Records follow. Pull out every line that contains "names".

**Material to process**
((
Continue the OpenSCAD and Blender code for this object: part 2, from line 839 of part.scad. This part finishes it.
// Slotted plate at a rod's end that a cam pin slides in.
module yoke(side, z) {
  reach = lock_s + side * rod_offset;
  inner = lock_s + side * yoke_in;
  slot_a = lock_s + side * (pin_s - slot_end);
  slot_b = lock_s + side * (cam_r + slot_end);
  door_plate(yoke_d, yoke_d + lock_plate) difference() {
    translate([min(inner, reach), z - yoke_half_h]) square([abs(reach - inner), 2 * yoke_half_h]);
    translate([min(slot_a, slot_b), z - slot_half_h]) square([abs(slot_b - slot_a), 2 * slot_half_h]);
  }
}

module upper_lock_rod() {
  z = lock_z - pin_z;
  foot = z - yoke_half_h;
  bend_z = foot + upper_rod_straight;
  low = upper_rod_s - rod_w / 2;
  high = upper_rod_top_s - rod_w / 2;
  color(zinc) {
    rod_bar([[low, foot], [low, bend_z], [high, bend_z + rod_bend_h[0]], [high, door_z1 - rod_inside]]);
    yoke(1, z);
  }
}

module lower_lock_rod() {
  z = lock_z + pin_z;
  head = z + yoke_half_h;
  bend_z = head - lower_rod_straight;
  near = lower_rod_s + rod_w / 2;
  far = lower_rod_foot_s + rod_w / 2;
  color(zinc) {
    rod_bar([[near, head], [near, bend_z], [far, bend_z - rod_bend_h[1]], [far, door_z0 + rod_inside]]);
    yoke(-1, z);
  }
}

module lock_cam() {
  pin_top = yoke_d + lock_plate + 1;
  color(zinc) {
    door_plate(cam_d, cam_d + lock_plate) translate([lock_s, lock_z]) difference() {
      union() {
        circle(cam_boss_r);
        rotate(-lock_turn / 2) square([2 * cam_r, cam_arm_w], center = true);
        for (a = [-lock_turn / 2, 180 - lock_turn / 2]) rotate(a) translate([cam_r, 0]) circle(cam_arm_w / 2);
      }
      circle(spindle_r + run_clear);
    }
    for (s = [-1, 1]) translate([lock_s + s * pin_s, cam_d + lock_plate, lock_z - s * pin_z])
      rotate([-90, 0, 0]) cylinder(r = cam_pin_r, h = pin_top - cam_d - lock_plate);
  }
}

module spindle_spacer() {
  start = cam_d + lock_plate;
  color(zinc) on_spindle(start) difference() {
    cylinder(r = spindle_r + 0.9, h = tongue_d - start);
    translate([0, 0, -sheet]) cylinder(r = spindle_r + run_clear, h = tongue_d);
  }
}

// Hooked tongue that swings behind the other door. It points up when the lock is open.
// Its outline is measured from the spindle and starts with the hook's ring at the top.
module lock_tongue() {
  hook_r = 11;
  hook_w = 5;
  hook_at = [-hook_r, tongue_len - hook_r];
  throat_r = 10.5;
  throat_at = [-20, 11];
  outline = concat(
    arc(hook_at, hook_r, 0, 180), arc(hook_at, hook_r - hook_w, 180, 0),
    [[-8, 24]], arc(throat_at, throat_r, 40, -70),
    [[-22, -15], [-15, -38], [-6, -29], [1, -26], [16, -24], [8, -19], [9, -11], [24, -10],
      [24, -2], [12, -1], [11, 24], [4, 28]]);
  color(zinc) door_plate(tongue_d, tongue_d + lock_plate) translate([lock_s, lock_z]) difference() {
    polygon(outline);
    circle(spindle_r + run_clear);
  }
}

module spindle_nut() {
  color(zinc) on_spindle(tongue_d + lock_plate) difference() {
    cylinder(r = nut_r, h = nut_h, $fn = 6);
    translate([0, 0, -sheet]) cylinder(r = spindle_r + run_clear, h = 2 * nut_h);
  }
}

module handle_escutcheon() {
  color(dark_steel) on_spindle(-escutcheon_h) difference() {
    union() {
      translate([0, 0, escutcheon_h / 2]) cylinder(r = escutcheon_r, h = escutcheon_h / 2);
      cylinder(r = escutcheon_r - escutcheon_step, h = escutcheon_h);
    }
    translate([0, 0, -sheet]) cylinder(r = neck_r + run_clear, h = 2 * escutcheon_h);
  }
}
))
((
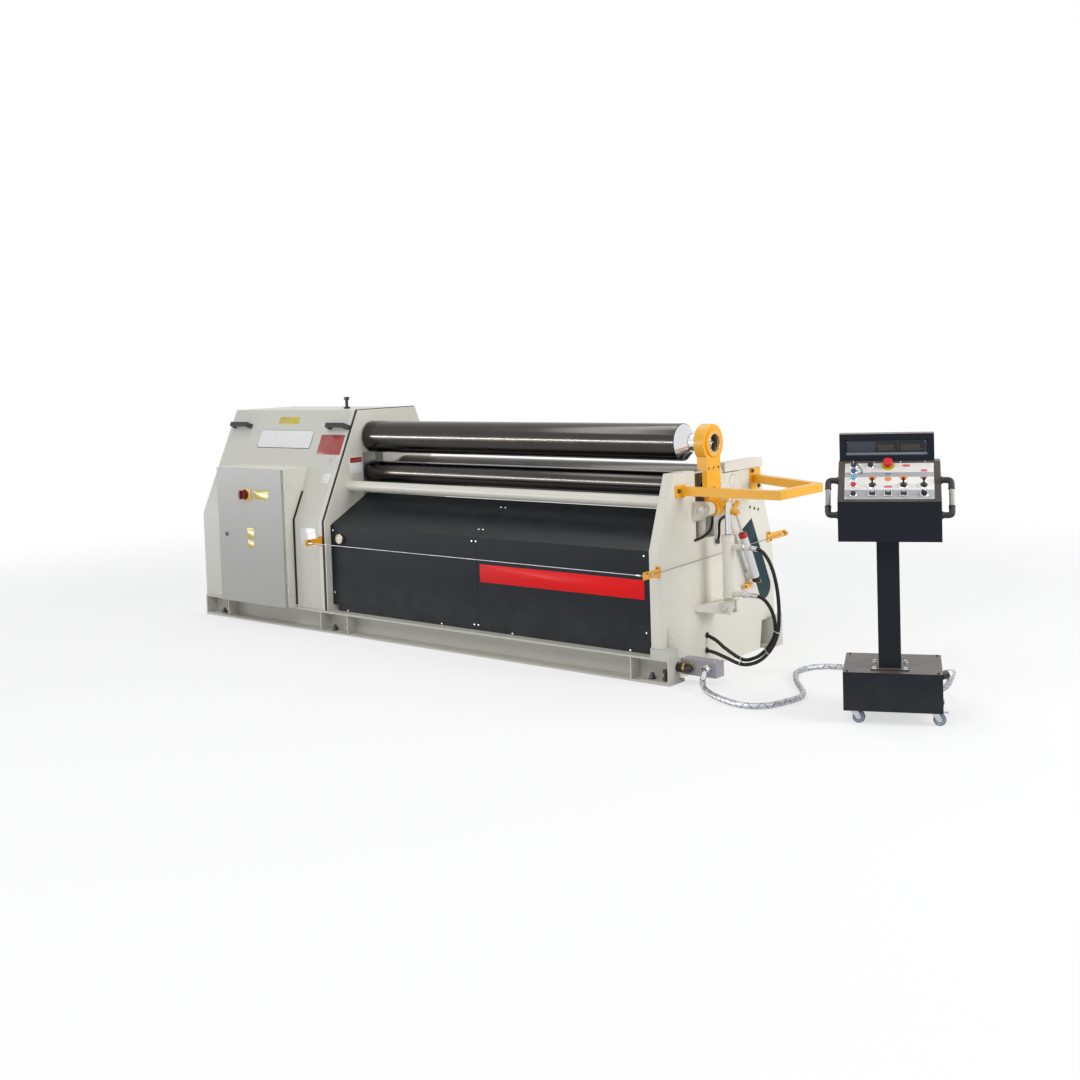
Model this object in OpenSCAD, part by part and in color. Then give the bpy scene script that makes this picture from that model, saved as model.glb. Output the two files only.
))
((
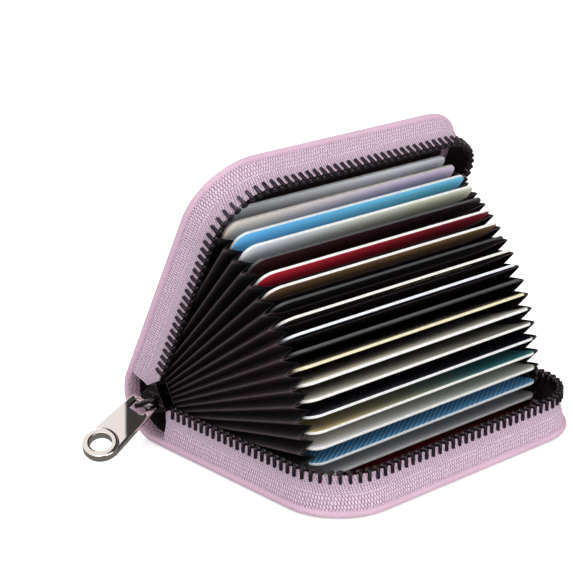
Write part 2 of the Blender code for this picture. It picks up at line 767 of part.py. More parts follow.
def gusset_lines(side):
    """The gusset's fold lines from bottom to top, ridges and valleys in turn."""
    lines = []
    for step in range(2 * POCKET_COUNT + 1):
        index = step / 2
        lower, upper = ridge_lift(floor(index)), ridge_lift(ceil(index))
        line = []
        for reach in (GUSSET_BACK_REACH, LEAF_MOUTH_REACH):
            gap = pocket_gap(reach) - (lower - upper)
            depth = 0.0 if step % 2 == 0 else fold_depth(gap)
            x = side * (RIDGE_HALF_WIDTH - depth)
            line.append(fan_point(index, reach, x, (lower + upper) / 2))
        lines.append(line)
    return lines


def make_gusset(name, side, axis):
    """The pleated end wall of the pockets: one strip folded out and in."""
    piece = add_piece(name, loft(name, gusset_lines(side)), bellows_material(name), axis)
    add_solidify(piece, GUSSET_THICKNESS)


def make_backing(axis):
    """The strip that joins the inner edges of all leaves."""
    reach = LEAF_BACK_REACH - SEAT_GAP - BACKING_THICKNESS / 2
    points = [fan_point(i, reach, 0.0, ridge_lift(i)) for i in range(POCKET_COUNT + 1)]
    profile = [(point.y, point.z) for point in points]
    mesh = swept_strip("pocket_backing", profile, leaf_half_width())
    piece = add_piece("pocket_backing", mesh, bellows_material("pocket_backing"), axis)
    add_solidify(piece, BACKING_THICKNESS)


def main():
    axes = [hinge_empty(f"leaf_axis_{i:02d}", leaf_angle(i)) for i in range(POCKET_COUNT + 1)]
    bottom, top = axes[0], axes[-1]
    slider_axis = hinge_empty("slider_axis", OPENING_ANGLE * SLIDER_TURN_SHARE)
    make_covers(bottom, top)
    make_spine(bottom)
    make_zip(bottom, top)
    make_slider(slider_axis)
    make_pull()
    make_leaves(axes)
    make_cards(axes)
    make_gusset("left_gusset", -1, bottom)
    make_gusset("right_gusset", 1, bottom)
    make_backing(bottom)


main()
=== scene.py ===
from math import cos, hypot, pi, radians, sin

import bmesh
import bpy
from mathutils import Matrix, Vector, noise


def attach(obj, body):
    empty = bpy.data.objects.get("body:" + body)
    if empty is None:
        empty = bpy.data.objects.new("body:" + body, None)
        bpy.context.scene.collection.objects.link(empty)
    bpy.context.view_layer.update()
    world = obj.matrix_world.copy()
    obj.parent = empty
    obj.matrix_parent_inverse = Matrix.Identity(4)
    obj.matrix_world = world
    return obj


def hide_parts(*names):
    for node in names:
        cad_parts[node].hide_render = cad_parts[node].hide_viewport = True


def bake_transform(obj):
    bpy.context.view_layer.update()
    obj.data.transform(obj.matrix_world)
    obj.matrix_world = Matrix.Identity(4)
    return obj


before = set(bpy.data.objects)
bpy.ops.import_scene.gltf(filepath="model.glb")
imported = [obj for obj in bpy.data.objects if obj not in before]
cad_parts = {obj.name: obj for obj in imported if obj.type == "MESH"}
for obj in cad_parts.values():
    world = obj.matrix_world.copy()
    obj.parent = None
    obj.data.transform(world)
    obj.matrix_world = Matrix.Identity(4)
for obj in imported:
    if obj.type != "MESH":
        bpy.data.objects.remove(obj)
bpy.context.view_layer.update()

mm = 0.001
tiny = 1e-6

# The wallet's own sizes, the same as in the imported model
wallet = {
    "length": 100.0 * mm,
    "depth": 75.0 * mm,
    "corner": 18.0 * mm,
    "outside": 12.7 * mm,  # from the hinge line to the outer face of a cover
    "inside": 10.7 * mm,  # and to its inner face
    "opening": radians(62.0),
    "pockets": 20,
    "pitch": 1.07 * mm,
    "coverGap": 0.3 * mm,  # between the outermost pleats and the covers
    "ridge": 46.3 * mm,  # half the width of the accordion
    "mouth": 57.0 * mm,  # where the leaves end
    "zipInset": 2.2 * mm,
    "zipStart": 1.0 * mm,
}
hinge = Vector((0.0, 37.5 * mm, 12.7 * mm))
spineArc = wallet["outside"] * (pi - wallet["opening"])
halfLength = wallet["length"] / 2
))
**Solution to the exercise**
def hide_parts(*names):
    for node in names:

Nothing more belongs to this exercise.